The proliferation of open banking APIs and third-party fintech integrations increases systemic vulnerability. As the financial ecosystem becomes more interconnected, the security posture of one party can have cascading effects across others. This interdependence is accelerating demand for continuous monitoring, third-party risk assessment tools, and integrated cyber defences that can operate beyond the institutional perimeter.

In a competitive market where user experience is a key differentiator, consumers demand seamless and secure services. Institutions that fail to protect user data or respond quickly to fraud events risk losing customers to more agile competitors. Cybersecurity has become a core component of digital trust, and investment in adaptive fraud detection is viewed not only as a compliance necessity but a brand imperative.

As financial services shift workloads to the cloud and modernise their infrastructure, there is a parallel investment in cloud-native security tools that offer scalability, automation, and predictive analytics. These tools support broader transformation initiatives while enhancing cyber resilience.

Despite strong drivers, several persistent inhibitors are slowing the pace and scale of cybersecurity investment:

Cybersecurity solutions, particularly those involving AI and real-time analytics, often require significant upfront investment and ongoing management. Budget holders may struggle to quantify the financial return on these investments, especially when the benefit is the avoidance of a hypothetical future breach. This can lead to underinvestment or short-term thinking in budget planning.

Many established financial institutions operate on ageing core systems with limited interoperability. Integrating advanced threat detection platforms or behavioural analytics tools into legacy infrastructure can be technically challenging and costly. This inhibits adoption, particularly among regional banks and credit unions with smaller IT teams.

There is a global shortage of skilled cybersecurity professionals, with financial institutions competing for talent with the technology sector and government agencies.
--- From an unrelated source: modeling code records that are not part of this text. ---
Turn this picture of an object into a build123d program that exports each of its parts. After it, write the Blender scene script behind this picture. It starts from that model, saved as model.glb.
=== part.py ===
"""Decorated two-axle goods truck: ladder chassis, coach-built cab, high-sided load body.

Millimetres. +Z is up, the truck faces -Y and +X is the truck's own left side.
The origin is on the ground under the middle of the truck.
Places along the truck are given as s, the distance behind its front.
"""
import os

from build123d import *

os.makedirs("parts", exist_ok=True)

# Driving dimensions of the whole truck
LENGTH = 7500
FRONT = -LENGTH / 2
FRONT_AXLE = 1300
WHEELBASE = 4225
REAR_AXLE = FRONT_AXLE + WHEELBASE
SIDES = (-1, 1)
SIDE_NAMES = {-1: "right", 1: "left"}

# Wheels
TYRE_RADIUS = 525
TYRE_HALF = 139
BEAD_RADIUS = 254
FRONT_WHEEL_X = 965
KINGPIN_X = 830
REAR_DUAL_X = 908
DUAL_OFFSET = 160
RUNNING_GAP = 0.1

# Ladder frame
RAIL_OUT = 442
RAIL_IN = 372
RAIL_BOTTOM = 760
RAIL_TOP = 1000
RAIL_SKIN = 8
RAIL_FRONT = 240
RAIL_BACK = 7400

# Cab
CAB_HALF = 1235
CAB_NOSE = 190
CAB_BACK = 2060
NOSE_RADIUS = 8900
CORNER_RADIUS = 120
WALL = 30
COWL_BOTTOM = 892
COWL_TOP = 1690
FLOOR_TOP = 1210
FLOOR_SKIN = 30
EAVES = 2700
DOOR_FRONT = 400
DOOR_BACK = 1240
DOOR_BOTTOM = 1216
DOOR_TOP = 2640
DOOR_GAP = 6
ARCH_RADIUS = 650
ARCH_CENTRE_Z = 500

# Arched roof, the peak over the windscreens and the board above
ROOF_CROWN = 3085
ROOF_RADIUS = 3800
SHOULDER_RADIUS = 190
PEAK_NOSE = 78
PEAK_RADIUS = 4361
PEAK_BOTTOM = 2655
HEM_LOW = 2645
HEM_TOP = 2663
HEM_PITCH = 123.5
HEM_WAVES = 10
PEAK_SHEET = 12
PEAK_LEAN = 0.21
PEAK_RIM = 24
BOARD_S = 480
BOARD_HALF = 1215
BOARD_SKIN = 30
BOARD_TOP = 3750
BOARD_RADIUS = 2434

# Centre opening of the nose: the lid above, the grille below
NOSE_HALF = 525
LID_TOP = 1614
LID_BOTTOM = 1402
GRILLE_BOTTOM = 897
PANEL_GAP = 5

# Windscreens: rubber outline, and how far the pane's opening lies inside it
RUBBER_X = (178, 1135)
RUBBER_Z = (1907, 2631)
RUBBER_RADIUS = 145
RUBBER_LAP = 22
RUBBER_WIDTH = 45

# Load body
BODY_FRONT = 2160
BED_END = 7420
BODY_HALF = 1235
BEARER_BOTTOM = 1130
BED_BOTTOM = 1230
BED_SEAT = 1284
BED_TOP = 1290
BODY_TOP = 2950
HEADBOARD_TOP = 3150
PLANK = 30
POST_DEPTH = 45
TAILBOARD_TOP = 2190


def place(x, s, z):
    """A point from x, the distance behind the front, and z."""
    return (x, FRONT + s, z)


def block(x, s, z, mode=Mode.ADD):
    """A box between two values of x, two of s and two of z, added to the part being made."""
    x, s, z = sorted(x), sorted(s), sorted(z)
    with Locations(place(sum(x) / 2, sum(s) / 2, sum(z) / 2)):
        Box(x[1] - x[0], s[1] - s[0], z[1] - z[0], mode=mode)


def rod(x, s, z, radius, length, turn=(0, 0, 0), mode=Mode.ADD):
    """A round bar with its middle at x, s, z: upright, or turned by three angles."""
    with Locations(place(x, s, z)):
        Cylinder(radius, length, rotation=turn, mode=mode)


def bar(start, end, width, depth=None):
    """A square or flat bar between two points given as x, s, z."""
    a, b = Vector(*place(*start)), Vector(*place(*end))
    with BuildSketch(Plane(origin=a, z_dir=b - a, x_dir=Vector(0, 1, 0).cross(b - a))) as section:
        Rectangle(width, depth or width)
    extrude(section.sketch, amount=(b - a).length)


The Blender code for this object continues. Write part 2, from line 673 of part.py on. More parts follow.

Even where technology investments are made, many organisations lack the internal capacity to maximise the effectiveness of new tools or respond to complex alerts in a timely fashion.

The cybersecurity vendor landscape is crowded and rapidly evolving. Institutions face difficulty selecting the most appropriate technologies from a large and often overlapping array of offerings. Without a cohesive strategy, this can lead to piecemeal adoption and inefficiencies in deployment.

Cybersecurity upgrades often require changes to workflows, governance structures, and organisational culture. Resistance from internal stakeholders, particularly when security measures are seen to add friction to customer journeys or increase operational complexity, can slow adoption.

Regulatory authorities worldwide are playing an increasingly active role in compelling financial institutions to adopt robust cybersecurity and fraud prevention practices. Their influence is evident in three primary areas:

Supervisory bodies such as the European Banking Authority, the Monetary Authority of Singapore, and the Australian Prudential Regulation Authority have issued detailed guidelines requiring financial institutions to establish cyber resilience frameworks. These often mandate regular penetration testing, board-level cyber risk oversight, and third-party risk management protocols.

New rules are emerging that require financial institutions to report cyber incidents within tight timeframes, sometimes within 24 hours of detection. Frameworks such as the EU’s Digital Operational Resilience Act (DORA) and the UK’s Operational Resilience regime are enforcing minimum standards for disruption response, continuity planning, and recovery capabilities.

Supervisors are increasingly holding boards and senior executives accountable for cyber risk management failures. Fines and sanctions for non-compliance are rising, as are regulatory reviews of technology strategy. In this context, cybersecurity investment is no longer discretionary; it is a compliance necessity with personal and financial consequences.